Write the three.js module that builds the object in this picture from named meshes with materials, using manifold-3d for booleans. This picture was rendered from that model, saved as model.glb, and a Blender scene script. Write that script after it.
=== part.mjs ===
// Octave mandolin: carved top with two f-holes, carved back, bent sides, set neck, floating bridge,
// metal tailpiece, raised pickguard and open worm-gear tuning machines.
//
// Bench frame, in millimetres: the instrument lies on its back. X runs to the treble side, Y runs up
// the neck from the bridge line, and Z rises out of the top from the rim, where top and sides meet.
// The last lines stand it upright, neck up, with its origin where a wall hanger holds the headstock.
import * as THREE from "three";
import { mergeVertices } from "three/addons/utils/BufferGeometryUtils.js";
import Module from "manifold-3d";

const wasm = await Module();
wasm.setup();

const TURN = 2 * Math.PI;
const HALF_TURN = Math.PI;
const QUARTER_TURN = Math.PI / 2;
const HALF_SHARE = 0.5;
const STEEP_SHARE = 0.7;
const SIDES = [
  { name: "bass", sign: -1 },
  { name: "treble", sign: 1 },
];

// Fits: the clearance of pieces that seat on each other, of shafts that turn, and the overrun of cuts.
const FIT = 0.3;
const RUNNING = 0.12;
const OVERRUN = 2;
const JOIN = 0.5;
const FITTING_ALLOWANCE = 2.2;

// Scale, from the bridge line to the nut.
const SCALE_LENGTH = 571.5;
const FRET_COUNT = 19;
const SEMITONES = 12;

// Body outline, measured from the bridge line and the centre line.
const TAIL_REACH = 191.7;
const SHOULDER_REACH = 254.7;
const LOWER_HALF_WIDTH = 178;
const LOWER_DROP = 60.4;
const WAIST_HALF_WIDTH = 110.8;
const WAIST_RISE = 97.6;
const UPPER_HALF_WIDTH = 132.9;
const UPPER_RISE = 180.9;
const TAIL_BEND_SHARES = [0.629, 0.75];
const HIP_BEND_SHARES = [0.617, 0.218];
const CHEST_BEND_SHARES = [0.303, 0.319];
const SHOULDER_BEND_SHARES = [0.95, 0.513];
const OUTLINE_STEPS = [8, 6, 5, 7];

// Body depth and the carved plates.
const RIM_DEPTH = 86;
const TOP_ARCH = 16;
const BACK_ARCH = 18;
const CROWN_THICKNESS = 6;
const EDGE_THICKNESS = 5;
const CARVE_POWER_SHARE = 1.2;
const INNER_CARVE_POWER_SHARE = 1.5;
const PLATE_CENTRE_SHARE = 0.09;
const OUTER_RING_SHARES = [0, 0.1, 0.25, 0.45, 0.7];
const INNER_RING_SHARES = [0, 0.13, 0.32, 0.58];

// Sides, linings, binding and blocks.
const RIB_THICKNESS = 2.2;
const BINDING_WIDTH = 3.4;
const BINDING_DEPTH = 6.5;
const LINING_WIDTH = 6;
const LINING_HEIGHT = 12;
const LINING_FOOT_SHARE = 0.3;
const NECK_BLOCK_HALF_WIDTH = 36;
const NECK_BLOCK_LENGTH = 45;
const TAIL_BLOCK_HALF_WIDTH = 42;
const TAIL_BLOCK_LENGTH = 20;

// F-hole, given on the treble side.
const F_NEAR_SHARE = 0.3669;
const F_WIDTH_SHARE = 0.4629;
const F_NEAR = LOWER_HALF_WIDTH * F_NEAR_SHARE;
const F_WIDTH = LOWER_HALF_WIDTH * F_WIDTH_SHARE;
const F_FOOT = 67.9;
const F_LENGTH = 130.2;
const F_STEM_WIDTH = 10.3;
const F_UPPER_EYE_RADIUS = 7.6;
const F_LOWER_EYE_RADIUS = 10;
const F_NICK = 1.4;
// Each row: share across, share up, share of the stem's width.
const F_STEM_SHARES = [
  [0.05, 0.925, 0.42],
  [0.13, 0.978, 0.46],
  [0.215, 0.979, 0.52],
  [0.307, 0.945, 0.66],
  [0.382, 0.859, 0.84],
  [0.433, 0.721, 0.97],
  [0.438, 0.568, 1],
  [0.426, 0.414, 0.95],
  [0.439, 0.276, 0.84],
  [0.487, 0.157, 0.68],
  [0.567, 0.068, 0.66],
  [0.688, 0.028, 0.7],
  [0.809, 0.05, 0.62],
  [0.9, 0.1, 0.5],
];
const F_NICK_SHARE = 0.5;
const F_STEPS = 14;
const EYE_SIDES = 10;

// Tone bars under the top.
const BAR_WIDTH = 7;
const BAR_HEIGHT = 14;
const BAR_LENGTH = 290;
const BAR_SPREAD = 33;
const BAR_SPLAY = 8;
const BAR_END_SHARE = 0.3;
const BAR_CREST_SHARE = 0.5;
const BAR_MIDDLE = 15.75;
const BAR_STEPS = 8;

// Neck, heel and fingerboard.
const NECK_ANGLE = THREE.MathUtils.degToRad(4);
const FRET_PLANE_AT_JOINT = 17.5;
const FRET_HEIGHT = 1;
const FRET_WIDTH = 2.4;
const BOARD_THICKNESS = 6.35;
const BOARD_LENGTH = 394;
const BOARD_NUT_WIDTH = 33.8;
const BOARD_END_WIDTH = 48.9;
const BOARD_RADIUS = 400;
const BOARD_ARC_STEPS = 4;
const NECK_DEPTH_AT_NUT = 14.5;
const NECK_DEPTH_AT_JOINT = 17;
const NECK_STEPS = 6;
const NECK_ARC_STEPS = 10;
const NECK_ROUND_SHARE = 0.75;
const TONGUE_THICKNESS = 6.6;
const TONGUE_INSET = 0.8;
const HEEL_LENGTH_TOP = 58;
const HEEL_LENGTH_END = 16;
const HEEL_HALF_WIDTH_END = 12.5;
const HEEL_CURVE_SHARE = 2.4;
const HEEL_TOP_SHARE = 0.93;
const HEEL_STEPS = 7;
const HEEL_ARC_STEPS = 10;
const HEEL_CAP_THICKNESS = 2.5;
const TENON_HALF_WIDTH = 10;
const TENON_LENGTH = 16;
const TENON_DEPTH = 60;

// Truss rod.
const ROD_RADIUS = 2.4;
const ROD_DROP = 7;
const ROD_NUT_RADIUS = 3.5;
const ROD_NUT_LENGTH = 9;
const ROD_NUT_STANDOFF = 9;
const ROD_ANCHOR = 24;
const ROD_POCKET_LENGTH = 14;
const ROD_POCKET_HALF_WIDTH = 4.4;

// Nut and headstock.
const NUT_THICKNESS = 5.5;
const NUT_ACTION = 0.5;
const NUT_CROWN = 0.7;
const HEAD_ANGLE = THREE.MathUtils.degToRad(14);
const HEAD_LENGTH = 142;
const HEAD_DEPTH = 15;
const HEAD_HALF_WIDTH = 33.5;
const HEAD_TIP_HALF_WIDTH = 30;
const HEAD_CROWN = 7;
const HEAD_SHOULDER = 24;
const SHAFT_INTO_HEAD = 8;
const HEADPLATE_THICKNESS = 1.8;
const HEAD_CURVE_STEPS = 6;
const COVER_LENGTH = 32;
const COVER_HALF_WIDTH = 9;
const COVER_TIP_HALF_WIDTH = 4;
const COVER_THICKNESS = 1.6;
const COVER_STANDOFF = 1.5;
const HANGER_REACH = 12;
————
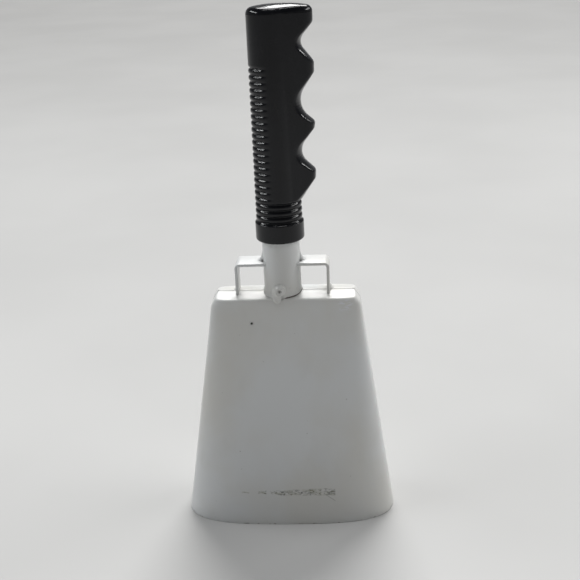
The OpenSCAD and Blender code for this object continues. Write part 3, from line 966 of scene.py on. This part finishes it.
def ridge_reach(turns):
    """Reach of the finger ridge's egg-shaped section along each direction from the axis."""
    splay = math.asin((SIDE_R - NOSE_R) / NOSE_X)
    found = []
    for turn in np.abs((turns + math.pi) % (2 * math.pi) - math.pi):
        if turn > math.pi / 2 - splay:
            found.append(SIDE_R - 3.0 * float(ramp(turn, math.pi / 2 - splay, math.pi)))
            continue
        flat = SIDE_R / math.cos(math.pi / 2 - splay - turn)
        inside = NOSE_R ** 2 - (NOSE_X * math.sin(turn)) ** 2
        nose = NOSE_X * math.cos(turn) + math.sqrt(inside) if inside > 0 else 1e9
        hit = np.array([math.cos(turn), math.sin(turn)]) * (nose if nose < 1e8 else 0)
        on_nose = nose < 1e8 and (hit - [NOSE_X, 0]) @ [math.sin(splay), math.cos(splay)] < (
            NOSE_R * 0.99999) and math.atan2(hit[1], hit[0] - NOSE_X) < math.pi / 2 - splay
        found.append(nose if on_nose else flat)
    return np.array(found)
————
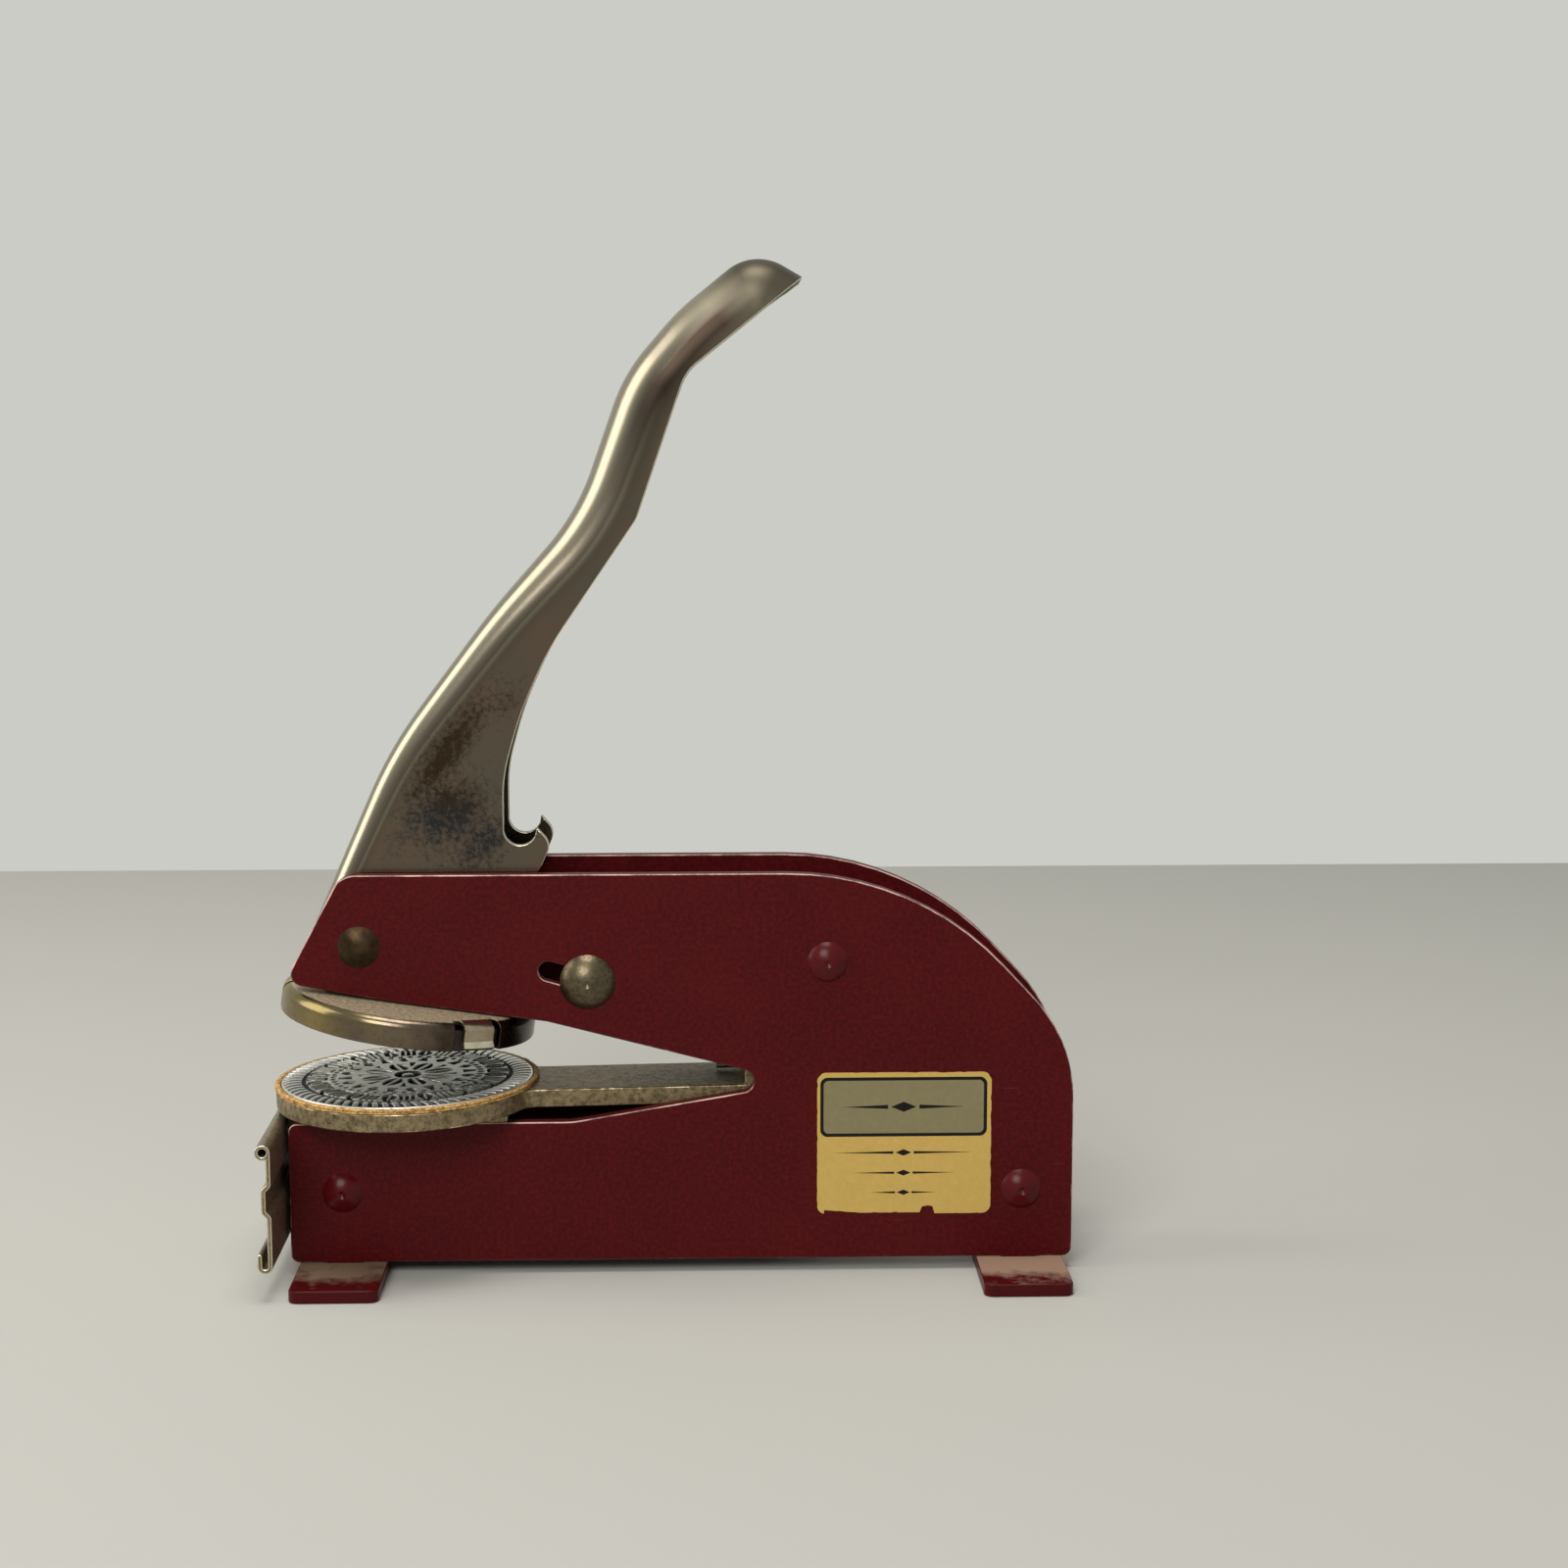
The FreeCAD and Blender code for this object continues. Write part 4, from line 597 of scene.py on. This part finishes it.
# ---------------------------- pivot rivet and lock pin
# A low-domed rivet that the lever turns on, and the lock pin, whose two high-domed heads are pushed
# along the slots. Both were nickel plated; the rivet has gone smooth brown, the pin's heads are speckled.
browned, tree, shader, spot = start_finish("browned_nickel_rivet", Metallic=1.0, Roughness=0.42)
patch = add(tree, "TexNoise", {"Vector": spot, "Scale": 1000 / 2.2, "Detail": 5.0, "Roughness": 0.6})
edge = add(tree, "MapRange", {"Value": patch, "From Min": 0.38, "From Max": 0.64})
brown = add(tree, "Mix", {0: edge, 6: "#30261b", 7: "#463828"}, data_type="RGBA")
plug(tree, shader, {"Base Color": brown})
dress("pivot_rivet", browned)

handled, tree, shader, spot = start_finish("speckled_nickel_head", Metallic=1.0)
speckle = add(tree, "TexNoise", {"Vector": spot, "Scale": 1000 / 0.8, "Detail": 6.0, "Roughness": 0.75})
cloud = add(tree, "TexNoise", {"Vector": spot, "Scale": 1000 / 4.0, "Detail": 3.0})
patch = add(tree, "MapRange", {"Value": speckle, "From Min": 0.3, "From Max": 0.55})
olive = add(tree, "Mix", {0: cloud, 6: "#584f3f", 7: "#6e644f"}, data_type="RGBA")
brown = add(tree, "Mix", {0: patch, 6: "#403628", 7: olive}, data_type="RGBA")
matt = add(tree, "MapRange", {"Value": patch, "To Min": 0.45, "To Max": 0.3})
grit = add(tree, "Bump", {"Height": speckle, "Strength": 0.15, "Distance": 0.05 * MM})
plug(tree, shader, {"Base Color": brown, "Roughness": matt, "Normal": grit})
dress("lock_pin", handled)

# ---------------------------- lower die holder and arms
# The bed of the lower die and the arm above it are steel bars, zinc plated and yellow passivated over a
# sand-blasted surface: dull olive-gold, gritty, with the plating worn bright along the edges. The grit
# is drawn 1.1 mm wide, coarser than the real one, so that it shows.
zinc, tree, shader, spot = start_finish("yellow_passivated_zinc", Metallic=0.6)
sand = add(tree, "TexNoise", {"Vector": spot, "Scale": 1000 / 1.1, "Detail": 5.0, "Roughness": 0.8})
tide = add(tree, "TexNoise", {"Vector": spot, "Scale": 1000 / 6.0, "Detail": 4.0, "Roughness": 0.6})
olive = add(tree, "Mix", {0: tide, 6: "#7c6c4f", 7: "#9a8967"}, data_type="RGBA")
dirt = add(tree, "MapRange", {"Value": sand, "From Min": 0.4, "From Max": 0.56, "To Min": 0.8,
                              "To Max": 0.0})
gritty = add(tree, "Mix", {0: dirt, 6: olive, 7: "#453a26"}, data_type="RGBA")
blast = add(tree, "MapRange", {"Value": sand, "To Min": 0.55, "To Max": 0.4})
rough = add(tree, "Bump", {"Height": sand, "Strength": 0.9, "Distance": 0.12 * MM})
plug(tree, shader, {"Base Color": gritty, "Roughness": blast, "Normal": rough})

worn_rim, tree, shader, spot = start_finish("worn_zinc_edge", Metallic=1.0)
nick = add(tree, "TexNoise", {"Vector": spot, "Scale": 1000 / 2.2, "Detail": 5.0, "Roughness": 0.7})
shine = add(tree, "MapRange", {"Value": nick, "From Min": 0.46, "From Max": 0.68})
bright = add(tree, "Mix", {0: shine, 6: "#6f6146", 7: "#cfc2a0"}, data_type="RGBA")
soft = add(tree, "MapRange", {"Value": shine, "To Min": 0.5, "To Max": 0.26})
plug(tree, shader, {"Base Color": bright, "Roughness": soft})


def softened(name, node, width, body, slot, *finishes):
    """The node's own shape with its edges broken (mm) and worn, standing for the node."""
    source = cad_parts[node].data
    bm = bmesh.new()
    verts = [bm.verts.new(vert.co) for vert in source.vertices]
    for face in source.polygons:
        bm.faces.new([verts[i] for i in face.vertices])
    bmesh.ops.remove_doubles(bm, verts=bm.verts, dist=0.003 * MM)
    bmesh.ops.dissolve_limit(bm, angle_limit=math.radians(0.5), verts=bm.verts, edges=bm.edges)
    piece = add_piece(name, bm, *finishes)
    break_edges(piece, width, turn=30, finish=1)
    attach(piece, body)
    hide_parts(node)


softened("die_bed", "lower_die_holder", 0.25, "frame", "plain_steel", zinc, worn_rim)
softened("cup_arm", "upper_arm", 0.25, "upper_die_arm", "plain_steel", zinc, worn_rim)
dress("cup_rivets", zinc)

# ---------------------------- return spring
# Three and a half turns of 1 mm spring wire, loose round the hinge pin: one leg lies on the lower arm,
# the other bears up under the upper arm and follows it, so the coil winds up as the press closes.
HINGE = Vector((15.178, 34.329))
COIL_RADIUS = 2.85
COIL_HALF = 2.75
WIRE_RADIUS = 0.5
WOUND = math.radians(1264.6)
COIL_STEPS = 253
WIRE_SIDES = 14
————
Begin with the line containing "hide_parts(node)", end with the line containing "WIRE_SIDES = 14", and transcribe exactly every line in that span, with nothing added.

    hide_parts(node)


softened("die_bed", "lower_die_holder", 0.25, "frame", "plain_steel", zinc, worn_rim)
softened("cup_arm", "upper_arm", 0.25, "upper_die_arm", "plain_steel", zinc, worn_rim)
dress("cup_rivets", zinc)

# ---------------------------- return spring
# Three and a half turns of 1 mm spring wire, loose round the hinge pin: one leg lies on the lower arm,
# the other bears up under the upper arm and follows it, so the coil winds up as the press closes.
HINGE = Vector((15.178, 34.329))
COIL_RADIUS = 2.85
COIL_HALF = 2.75
WIRE_RADIUS = 0.5
WOUND = math.radians(1264.6)
COIL_STEPS = 253
WIRE_SIDES = 14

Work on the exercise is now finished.